◆ RAW DATA ◆
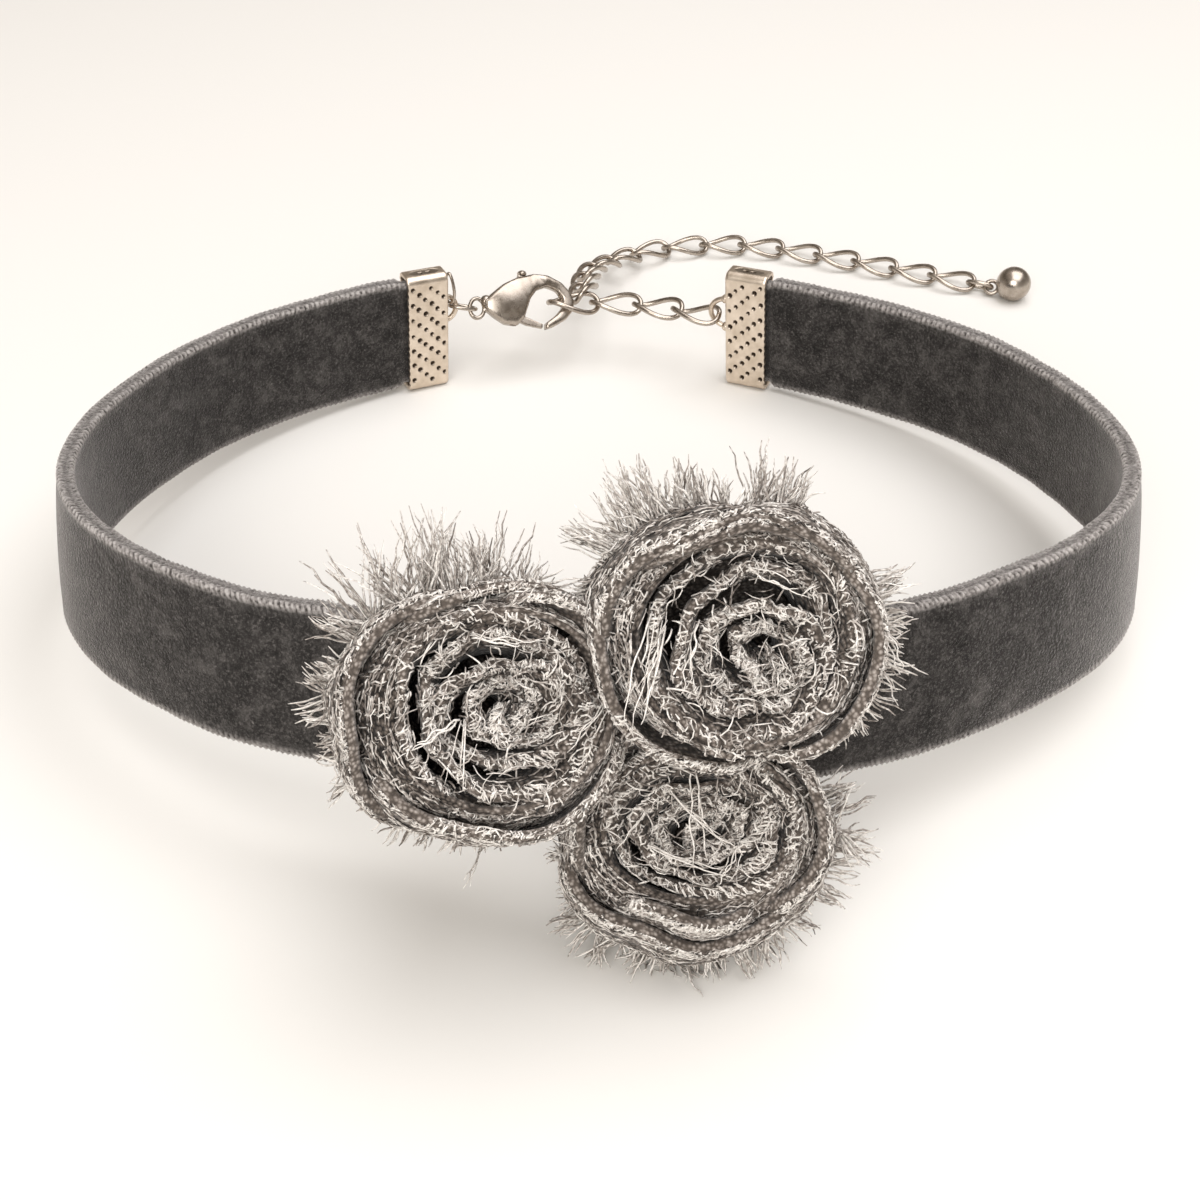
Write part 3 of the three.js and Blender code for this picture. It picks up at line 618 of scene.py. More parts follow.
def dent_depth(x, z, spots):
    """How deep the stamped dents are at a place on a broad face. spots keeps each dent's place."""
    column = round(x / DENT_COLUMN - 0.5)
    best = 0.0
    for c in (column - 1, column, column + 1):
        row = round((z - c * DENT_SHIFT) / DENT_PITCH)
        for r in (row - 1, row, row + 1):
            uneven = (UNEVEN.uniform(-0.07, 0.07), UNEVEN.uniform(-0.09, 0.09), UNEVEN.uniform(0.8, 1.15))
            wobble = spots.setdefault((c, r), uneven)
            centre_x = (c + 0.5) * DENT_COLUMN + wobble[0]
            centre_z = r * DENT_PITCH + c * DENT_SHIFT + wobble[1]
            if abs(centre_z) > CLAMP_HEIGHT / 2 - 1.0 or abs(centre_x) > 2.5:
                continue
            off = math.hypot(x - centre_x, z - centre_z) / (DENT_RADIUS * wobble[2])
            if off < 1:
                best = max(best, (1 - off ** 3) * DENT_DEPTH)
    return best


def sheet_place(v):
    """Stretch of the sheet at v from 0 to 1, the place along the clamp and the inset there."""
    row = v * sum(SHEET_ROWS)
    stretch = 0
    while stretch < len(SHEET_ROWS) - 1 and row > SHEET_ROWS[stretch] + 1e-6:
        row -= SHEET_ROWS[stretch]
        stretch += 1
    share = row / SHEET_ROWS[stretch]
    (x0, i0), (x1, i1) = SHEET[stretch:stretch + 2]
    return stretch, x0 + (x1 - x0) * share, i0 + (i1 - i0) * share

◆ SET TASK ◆
Go through the listing above and restate it word for word.

◆ RESULT OF THIS TASK ◆
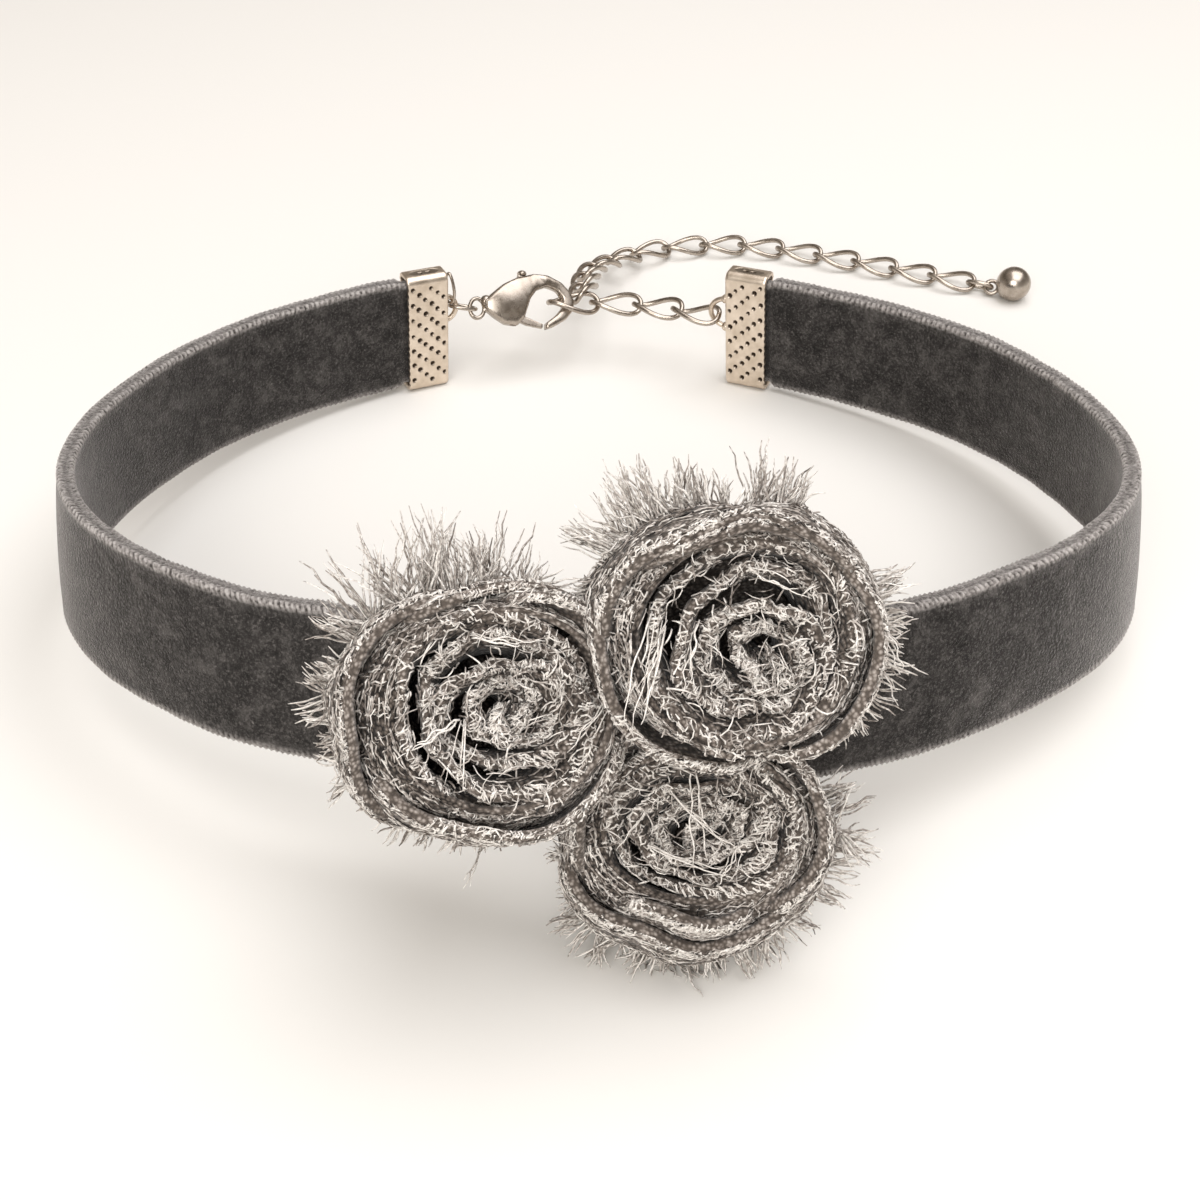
Write part 3 of the three.js and Blender code for this picture. It picks up at line 618 of scene.py. More parts follow.
def dent_depth(x, z, spots):
    """How deep the stamped dents are at a place on a broad face. spots keeps each dent's place."""
    column = round(x / DENT_COLUMN - 0.5)
    best = 0.0
    for c in (column - 1, column, column + 1):
        row = round((z - c * DENT_SHIFT) / DENT_PITCH)
        for r in (row - 1, row, row + 1):
            uneven = (UNEVEN.uniform(-0.07, 0.07), UNEVEN.uniform(-0.09, 0.09), UNEVEN.uniform(0.8, 1.15))
            wobble = spots.setdefault((c, r), uneven)
            centre_x = (c + 0.5) * DENT_COLUMN + wobble[0]
            centre_z = r * DENT_PITCH + c * DENT_SHIFT + wobble[1]
            if abs(centre_z) > CLAMP_HEIGHT / 2 - 1.0 or abs(centre_x) > 2.5:
                continue
            off = math.hypot(x - centre_x, z - centre_z) / (DENT_RADIUS * wobble[2])
            if off < 1:
                best = max(best, (1 - off ** 3) * DENT_DEPTH)
    return best


def sheet_place(v):
    """Stretch of the sheet at v from 0 to 1, the place along the clamp and the inset there."""
    row = v * sum(SHEET_ROWS)
    stretch = 0
    while stretch < len(SHEET_ROWS) - 1 and row > SHEET_ROWS[stretch] + 1e-6:
        row -= SHEET_ROWS[stretch]
        stretch += 1
    share = row / SHEET_ROWS[stretch]
    (x0, i0), (x1, i1) = SHEET[stretch:stretch + 2]
    return stretch, x0 + (x1 - x0) * share, i0 + (i1 - i0) * share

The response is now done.